Мы, однако, весьма сомневаемся в их окончательном успехе.
Г-н Чуковский (который пишет теперь в «Речи», чего и следовало ждать) развил в своих фельетонах целое маленькое ученьице. Он призывал к свободе от социальных вопросов, к самостоятельному искусству, кокетливо замечая, что каждый класс вырабатывает свою идеологию невольно, инстинктивно, и предлагал Каутскому тему: отражение буржуазного самосознания в модах женских шляпок. Итак, свободно, как модистка, творите новую литературную моду, сегодня одну, завтра другую, и поскольку вы будете свободны, вы уже сами собой послужите освобождению вашего класса от ненавистного «социального вопроса». Г-н Чуковский никогда не говорил этого так грубо, — всегда намеками, всегда притчами, импрессионистскими штрихами. Но такова была его тенденция. Естественно произошло его сближение со свободным искусством господ московских скорпионов, с одной стороны, и с кадетами — с другой.

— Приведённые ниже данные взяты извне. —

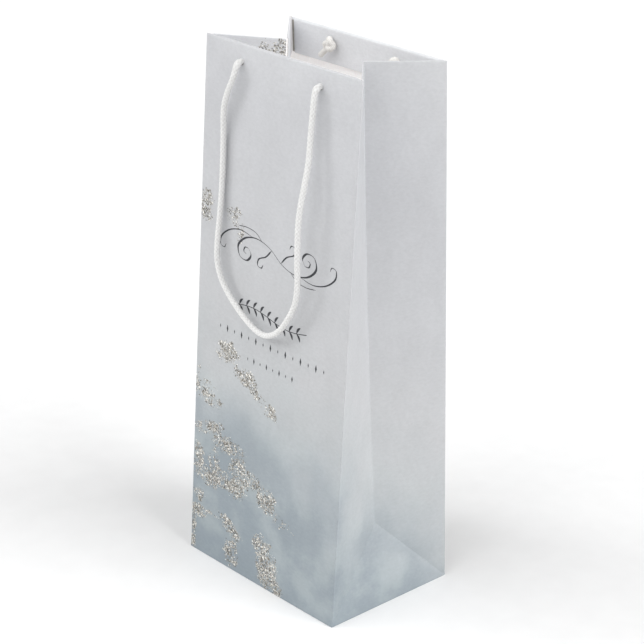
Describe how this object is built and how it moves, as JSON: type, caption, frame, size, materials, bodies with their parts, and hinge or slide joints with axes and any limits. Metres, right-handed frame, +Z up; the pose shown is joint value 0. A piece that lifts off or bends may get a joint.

Но г. Чуковский очень молод. И иногда он выбалтывает истину скорбную, оскорбительную, сам того не замечая. Так, по поводу «Елеазара» Андреева он написал преинтереснейший фельетон3.
Вся «свободная» русская литература (Брюсов, Белый, Мережковский и пр. и пр., а также и Андреев) полна-де одним чувством — страхом смерти. Одни его выражают, другие скрывают. Но ось вращения «свободной» литературы — страх смерти. Суть этой освободившейся от социалистической гегемонии, несоциальной, метафизической и чисто художественной литературы, по словам проницательного и похвально откровенного критика, лучше всего передается предсмертным восклицанием толстовского Ивана Ильича: «У-у-у…»4 Кто громче всех крикнет это у-у-у — тот и будет первым в русской литературе, заявляет Чуковский. И пока (хотя другие тоже воют и завывают изо всех сил, каждый в своем тоне) самый громкий вой, полный самого леденящего ужаса, испускает Леонид Андреев. Честь ему и слава.